I have taken the above examples of press reports from the following essays:
Yechiam Weitz, “The Yishuv’s Response to the Destruction of European Jewry, 1942-1943″ Studies in Zionism, Vol. 8, No. 2 Autumn 1987 and
Yoav Gelber, “Zionist Policy and the Fate of European Jewry, 1943-1944,” Studies in Zionism, Issue 7. Spring 1983.
None of this takes away from the Bundists who were very active in the Warsaw Ghetto uprising. The vast majority of Jews in the Warsaw Ghetto were wiped out. Edelman was one of the few who managed to survive and as a result we have his published account, The Ghetto Fights, a memoir that is well worth reading for anyone interested in this terrible period of history.
Read also Marek Edelman The last Bundist By Moshe Arens
http://www.haaretz.com/hasen/spages/1118610.html
Thank you Ben for this nice appreciation.
Michael Ezra’s comment above is interesting and important. The myth, that Lenni Brenner in particular is responsible for spreading, that Zionists did not resist fascism is clearly false. Many anti-Zionists on the left, such as the SWP who published Edelman’s wonderful book, used his Bundism and anti-Zionism as a stick with which to beat Zionism, which is deeply insulting to the socialist Zionists and others who fought alongside him in the Ghetto.

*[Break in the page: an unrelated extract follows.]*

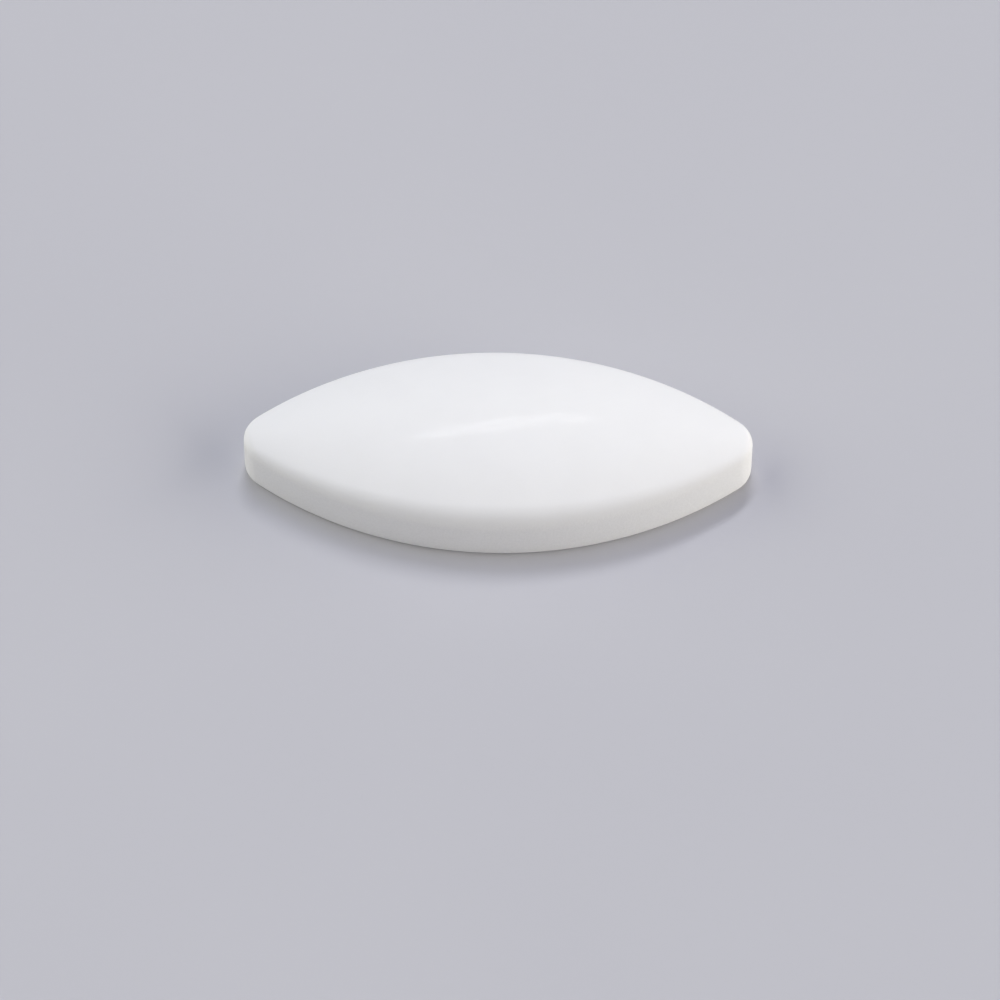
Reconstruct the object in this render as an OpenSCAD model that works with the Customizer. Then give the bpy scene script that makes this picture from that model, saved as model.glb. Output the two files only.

Readers might be interested in this post I wrote about some of the Zionists and others who fought fascism in Spain: http://poumista.wordpress.com/2009/10/03/jews-versus-stalinists-in-the-spanish-civil-war/
Edelman, a true hero.
Today at 11 CET was Marek Edelman’s funeral. Day was sunny, sky was blue, the jazz band played “When the Saints Go Marching In.” on our way to jewish cemetery along Mordechaj Anielewicz Str. But it was very sad day. Marek Edelman certainly went to heaven even if it does not exist for He cannot go away forever.